If you’ve ever walked the Main on that classic stretch between des Pins and Mont-Royal, you’ve seen the bright white and orange sign, “Charcuterie Hebraïque” and the endless line-ups outside the steamed-up windows. It’s as much a tourist attraction as it is a restaurant, a remnant of a bygone age in Montreal’s history, when men were men, and men ate meat.

But everybody always seems to overlook the Main.

Zach at the Main

Except me, is the point I’m trying to make.
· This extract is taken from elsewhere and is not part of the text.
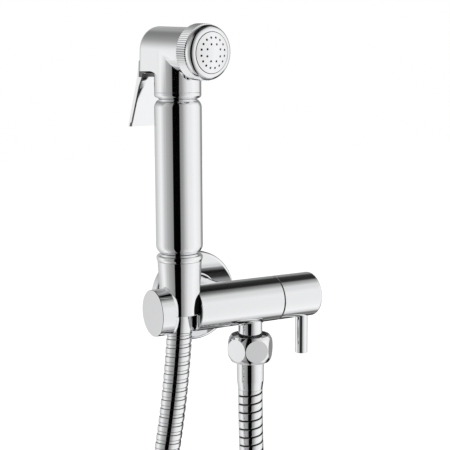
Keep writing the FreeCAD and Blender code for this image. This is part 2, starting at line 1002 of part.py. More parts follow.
def spray_plate():
    low = spigot_end + gasket_t
    dome = turned([
        (0, plate_crown),
        via(plate_r / 2, plate_crown - (plate_crown - plate_edge) / 4 - 0.1),
        (plate_r, plate_edge),
        (plate_r, low + 0.95),
        (plate_r + 0.8, low + 0.95),
        (plate_r + 0.8, low),
        (plate_r - plate_t, low),
        (plate_r - plate_t, plate_edge - plate_t),
        (0, plate_crown - plate_t - 0.3),
    ])
    holes = []
    rings = [(outer_hole_count, outer_hole_ring), (inner_hole_count, inner_hole_ring)]
    for count, radius in rings:
        for i in range(count):
            angle = math.radians(360.0 * (i + 0.5) / count)
            spot = V(radius * math.cos(angle), radius * math.sin(angle), 0)
            holes.append(rod(hole_r, plate_edge - 4, plate_crown + 1).translated(spot))
    return at_handset(along_spray(dome.cut(holes)))


def pivot_pin():
    length = lever_w - 0.6
    pin = Part.makeCylinder(pivot_r - 0.02, length, V(-length / 2, pivot_y, pivot_z), X_AXIS)
    return at_handset(tilted(pin))


def lever_sheet():
    """Side view of the bent lever plate, extruded to its width."""
    top = V(0, head_back + 0.3, fork_top)
    top_out = top + V(0, sheet_t, 0)
    bend_out = V(0, lever_bend_y, lever_bend_z)
    tip_out = V(0, lever_tip_y, lever_tip_z)
    lean = (tip_out - bend_out).normalize()
    inward = V(0, lean.z, -lean.y)
    tip_in = tip_out + inward * sheet_t
    bend_in = bend_out + V(0, -sheet_t - 0.05, 0)
    knee_out = V(0, head_back + 0.3 + sheet_t, pocket_top)
    knee_in = V(0, head_back + 0.3, pocket_top - 0.2)
    points = [top, top_out, knee_out, bend_out, tip_out, tip_in, bend_in, knee_in, top]
    side = Part.Face(Part.makePolygon(points))
    return side.extrude(V(lever_w, 0, 0)).translated(V(-lever_w / 2, 0, 0))


def lever_cheek(x):
    """One folded side of the lever with the ear round the pivot pin."""
    lean_y = (lever_tip_y - lever_bend_y) / (lever_bend_z - lever_tip_z)
    rim = sheet_t + lever_rim
    points = [
        V(x, pivot_y, pivot_z + ear_r),
        V(x, head_back + 0.5, pivot_z + ear_r),
        V(x, lever_bend_y - 0.2, lever_bend_z),
        V(x, lever_tip_y - 0.2 - 2 * lean_y, lever_tip_z + 2),
        V(x, lever_tip_y - rim - 2 * lean_y, lever_tip_z + 2),
        V(x, lever_bend_y - rim, lever_bend_z - 3),
        V(x, pivot_y, pivot_z - ear_r),
    ]
    points.append(points[0])
    side = Part.Face(Part.makePolygon(points)).extrude(V(sheet_t, 0, 0))
    ear = Part.makeCylinder(ear_r, sheet_t, V(x, pivot_y, pivot_z), X_AXIS)
    return side.fuse(ear)


def trigger_lever():
    half = lever_w / 2
    plate = lever_sheet()
    for low, high in ((-lever_w, -fork_half), (fork_half, lever_w)):
        plate = plate.cut(block((low, high), (0, cutter_l), (pocket_top + 0.2, cutter_l)))
    plate = plate.cut(block((-fork_slot, fork_slot), (0, cutter_l), (-fork_slot - 0.6, cutter_l)))
    body = plate.fuse([lever_cheek(-half), lever_cheek(half - sheet_t)]).removeSplitter()
    hole = Part.makeCylinder(pivot_r + running, cutter_l, V(-cutter_l / 2, pivot_y, pivot_z), X_AXIS)
    return at_handset(tilted(body.cut(hole)))


def tail_point(z):
    """Point on the tilted axis of the hose tail, in the part's frame."""
    turn = FreeCAD.Rotation(Y_AXIS, tail_tilt)
    centre = V(0, 0, tail_top)
    return centre + turn.multVec(V(0, 0, z) - centre) + V(handset_x, -wall_gap, 0)


def hose_points():
    """All points of the hose's centre line, from the ferrule to the handset's tail."""
    start = V(outlet_x, -wall_gap, ferrule_end - hose_end_gap)
    return [start] + [V(*p) for p in hose_route] + [tail_point(tail_end - hose_end_gap)]


def hose_path(points):
    """Straight runs joined by tangent arcs, each as large as its two runs allow."""
    edges = []
    radii = []
    start = points[0]
    for before, here, after in zip(points, points[1:], points[2:]):
        back = (before - here).normalize()
        ahead = (after - here).normalize()
        half_turn = (math.pi - back.getAngle(ahead)) / 2
        run = min((before - here).Length, (after - here).Length)
        radius = 0.45 * run / math.tan(half_turn)
        first, middle, last = rounded(before, here, after, radius)
        edges.append(Part.LineSegment(start, first).toShape())
        edges.append(Part.Arc(first, middle, last).toShape())
        radii.append(radius)
        start = last
    edges.append(Part.LineSegment(start, points[-1]).toShape())
    print("hose arc radii", [round(r) for r in radii], "length", round(sum(e.Length for e in edges), 1))
    return edges


def place_on(edges, distance):
    """Point and direction of a chain of edges at a distance along it."""
    for edge in edges:
        if distance <= edge.Length + 1e-7:
            spot = edge.getParameterByLength(min(distance, edge.Length))
            return edge.valueAt(spot), edge.tangentAt(spot)
        distance -= edge.Length
    last = edges[-1]
    return last.valueAt(last.LastParameter), last.tangentAt(last.LastParameter)


def hose_circle(edges, distance, radius):
    """Circle across the hose whose X axis stays close to the part's Y axis."""
    point, direction = place_on(edges, distance)
    side = (Y_AXIS - direction * Y_AXIS.dot(direction)).normalize()
    turn = FreeCAD.Rotation(side, direction.cross(side), direction, "ZXY")
    circle = Part.makeCircle(radius)
    circle.Placement = FreeCAD.Placement(point, turn)
    return Part.Wire(circle)


def shower_hose():
    """Ribbed metal hose with its bore, square to the fittings at both ends."""
    edges = hose_path(hose_points())
    length = sum(e.Length for e in edges)
    pitch = (length - 2 * rib_slope) / hose_ribs
    places = [(0, hose_r)]
    for i in range(hose_ribs):
        start = rib_slope + i * pitch
        groove = start + pitch - rib_groove
        places.append((start, hose_groove_r))
        places.append((start + rib_slope, hose_r))
        places.append((groove - rib_slope, hose_r))
        places.append((groove, hose_groove_r))
    places.append((length, hose_r))
    outside = Part.makeLoft([hose_circle(edges, s, r) for s, r in places], True, True)
    stations = [0]
    travelled = 0
    for edge in edges:
        parts = 1 if isinstance(edge.Curve, Part.Line) else max(2, round(edge.Length / bore_step))
        for k in range(parts):
            stations.append(travelled + edge.Length * (k + 1) / parts)
        travelled += edge.Length
    bore = Part.makeLoft([hose_circle(edges, s, hose_bore) for s in stations], True, True)
    hose = outside.cut(bore)
    section = math.pi * (hose_r ** 2 - hose_bore ** 2)
    print("hose volume over section times length", round(hose.Volume / (section * length), 3))
    return hose


SUB_PARTS = {
    "wall_flange": wall_flange,
    "valve_body": valve_body,
    "inlet_connector": inlet_connector,
    "check_valve": check_valve,
    "inlet_filter": inlet_filter,
    "cartridge_seal": cartridge_seal,
    "fixed_ceramic_disc": fixed_ceramic_disc,
    "cartridge_body": cartridge_body,
    "outlet_washer": outlet_washer,
    "hose_hex_nut": hose_hex_nut,
    "hose_ferrule": hose_ferrule,
    "shower_hose": shower_hose,
    "knob": knob,
    "lever_pin": lever_pin,
    "lever_grub_screw": lever_grub_screw,
    "cartridge_spindle": cartridge_spindle,
    "moving_ceramic_disc": moving_ceramic_disc,
    "spindle_o_ring": spindle_o_ring,
    "spindle_clip": spindle_clip,
    "hose_collar": hose_collar,
    "cone_nut": cone_nut,
    "cone_washer": cone_washer,
    "handset_inlet": handset_inlet,
    "lower_o_ring": lambda: spigot_ring(grip_low_z + spigot_l / 2),
    "grip": grip,
    "upper_ring": upper_ring,
    "upper_o_ring": lambda: spigot_ring(grip_high_z - spigot_l / 2),
    "head_body": head_body,
    "valve_seat": valve_seat,
    "gland_nut": gland_nut,
    "gland_o_ring": gland_o_ring,
    "knurled_ring": knurled_ring,
    "rose_gasket": rose_gasket,
    "bezel_ring": bezel_ring,
    "spray_plate": spray_plate,
    "pivot_pin": pivot_pin,
    "trigger_lever": trigger_lever,
    "valve_stem": valve_stem,
    "stem_seal": stem_seal,
    "stem_button": stem_button,
    "return_spring": return_spring,
}

os.makedirs("parts", exist_ok=True)
for name, make in SUB_PARTS.items():
    shape = make()
    count = len(shape.Solids)
    print(name, "valid" if shape.isValid() else "NOT VALID", "solids", count, "volume", round(shape.Volume, 1))
    shape.exportStep("parts/" + name + ".step")
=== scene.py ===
# %% [markdown]
# A hand spray kit for the wall: a shut-off valve with a holder, a trigger handset and a metal hose.
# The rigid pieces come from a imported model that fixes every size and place. This lesson gives
# them their finish, models the hose strip by strip, and lights polished chrome so that it reads.

# %% Load the fixed frame
import json
import math

import bmesh
import bpy
from mathutils import Matrix, Vector


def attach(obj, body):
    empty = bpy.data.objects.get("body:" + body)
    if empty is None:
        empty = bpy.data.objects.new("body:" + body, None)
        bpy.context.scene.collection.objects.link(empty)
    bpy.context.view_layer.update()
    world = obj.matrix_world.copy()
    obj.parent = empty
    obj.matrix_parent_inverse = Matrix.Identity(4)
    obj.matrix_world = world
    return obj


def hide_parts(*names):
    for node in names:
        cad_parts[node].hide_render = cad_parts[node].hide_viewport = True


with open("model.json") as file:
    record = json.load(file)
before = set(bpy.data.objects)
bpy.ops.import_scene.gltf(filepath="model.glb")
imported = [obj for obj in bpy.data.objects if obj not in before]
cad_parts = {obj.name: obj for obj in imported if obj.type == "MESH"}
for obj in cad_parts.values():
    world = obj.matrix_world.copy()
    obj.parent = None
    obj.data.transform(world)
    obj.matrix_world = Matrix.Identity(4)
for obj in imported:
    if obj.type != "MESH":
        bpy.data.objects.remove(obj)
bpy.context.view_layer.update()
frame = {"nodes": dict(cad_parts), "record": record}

MM = 0.001
nodes = frame["nodes"]
print("nodes", len(nodes))

# %% [markdown]
# The camera stands a little above the valve, to its left and in front, with a fairly long lens,
# as a catalogue photographer would place it. A matrix is used because the camera also has a
# slight roll, which a pair of angles would hide.

# %% Camera
right = Vector((0.8659, -0.5002, -0.0051))
up = Vector((0.0752, 0.1201, 0.9899))
back = right.cross(up)
turn = Matrix((right, up, back)).transposed().to_4x4()
lens = bpy.data.cameras.new("catalogue_camera")
lens.lens = 86.77
lens.sensor_width = 36
lens.clip_start = 0.01
camera = bpy.data.objects.new("catalogue_camera", lens)
camera.matrix_world = Matrix.Translation((-0.3011, -0.5631, 0.1330)) @ turn
bpy.context.scene.collection.objects.link(camera)
bpy.context.scene.camera = camera
print("camera looks along", [round(-x, 3) for x in back])

# %% [markdown]
# The hose is one fixed length that hangs in a loop from the valve's outlet round to the tail of
# the handset. Its line is a smooth curve through the hanging route, whose control points are in
# millimetres. A curve object is read once for its points, so that the strip can be laid on them.

# %% Route of the hose
hose_route = [
    (20.1, -35, -52.35), (20.1, -35, -90), (24.5, -35.5, -144), (37, -37, -202),
    (55, -39, -261), (72, -41, -296), (80, -42, -351.5), (70.5, -42.5, -386.5),
    (53, -43, -411.5), (30, -43.5, -428.5), (4.5, -44, -437), (-23, -44, -437),
    (-48.5, -43.5, -429), (-70.5, -43, -413), (-87, -42, -389.5), (-97, -41, -358),
    (-98, -39.5, -321.5), (-88, -38, -266), (-71.5, -36.5, -209), (-53.5, -35.5, -152),
    (-38, -35, -97), (-28.6, -35, -42.1), (-26.37, -35, -12.23),
]


def route_points(control_points):
    """Evenly read points of the smooth line through a route."""
    line = bpy.data.curves.new("hose_line", "CURVE")
    line.dimensions = "3D"
    line.resolution_u = 24
    spline = line.splines.new("NURBS")
    spline.points.add(len(control_points) - 1)
    for point, place in zip(spline.points, control_points):
        point.co = (place[0] * MM, place[1] * MM, place[2] * MM, 1)
    spline.order_u = 3
    spline.use_endpoint_u = True
    holder = bpy.data.objects.new("hose_line", line)
    read = bpy.data.meshes.new_from_object(holder)
    points = [v.co.copy() for v in read.vertices]
    bpy.data.objects.remove(holder)
    bpy.data.meshes.remove(read)
    return points


hose_line = route_points(hose_route)
hose_length = sum((b - a).length for a, b in zip(hose_line, hose_line[1:]))
print("hose points", len(hose_line), "length", round(hose_length, 4))

# %% [markdown]
# Shader maths reads best as plain expressions. This small class wraps one socket, and its
# operators add the Math nodes behind the scenes.


# %% Shader maths
class Wire:
    """One output socket whose operators add Math nodes."""

    def __init__(self, tree, socket):
        self.tree = tree
        self.socket = socket

    def node(self, kind, settings=None, values=None, output=0):
        """Add a node, with its settings first and then the values or wires of its sockets."""
        made = self.tree.nodes.new(kind)
        for key, value in (settings or {}).items():
            if key == "stops":
                elements = made.color_ramp.elements
                elements.remove(elements[1])
                elements[0].position = 0
                for place, grey in sorted(value):
                    stop = elements[0] if place == 0 else elements.new(place)
                    stop.color = (grey, grey, grey, 1)
            else:
                setattr(made, key, value)
        for key, value in (values or {}).items():
            if isinstance(value, Wire):
                self.tree.links.new(value.socket, made.inputs[key])
            else:
                made.inputs[key].default_value = value
        return Wire(self.tree, made.outputs[output]) if made.outputs else None

    def math(self, operation, other=None, swap=False):
        """Add a Math node on this wire and, if given, another wire or number."""
        pair = [self] if other is None else [self, other]
        if swap:
            pair.reverse()
        return self.node("ShaderNodeMath", {"operation": operation}, dict(enumerate(pair)))

    def __add__(self, other):
        return self.math("ADD", other)

    __radd__ = __add__

    def __mul__(self, other):
        return self.math("MULTIPLY", other)

    __rmul__ = __mul__

    def __sub__(self, other):
        return self.math("SUBTRACT", other)

    def __rsub__(self, other):
        return self.math("SUBTRACT", other, swap=True)

    def between(self, low, high):
        """0 below low, 1 above high and smooth on the way."""
        values = {"Value": self, "From Min": low, "From Max": high}
        return self.node("ShaderNodeMapRange", {"interpolation_type": "SMOOTHSTEP"}, values)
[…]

“The Main Steak House St. Lawrence” has been matching Schwartz’s ounce for ounce in smoked meat for the past 70 years. The sign is less catchy—“The Main” etched in vaguely Hebraic lettering. It’s not a restaurant that pushes itself on you, but instead waits to be discovered by those who deserve it. It’s almost as if the Main is trying to hide from the unwashed masses that clamor to be fed at Reuben Schwartz’s old doorstep.

The Main prefers the ragged few. The hungry and tired, seeking solace in a well-salted sandwich.

Why is it that the Main is so unpopulated? Why is it that when I march down St. Laurent with out-of-towners, they all clamor for Schwartz’s with the passion of a deprived heroin addict? Born and raised on smoked meat on rye, I’ve sampled the best our city has to offer, but there’s just something about the Main that keeps me coming back.

Jeremy at Main

Jeremy’s grandfather helped the Main start up (way back when)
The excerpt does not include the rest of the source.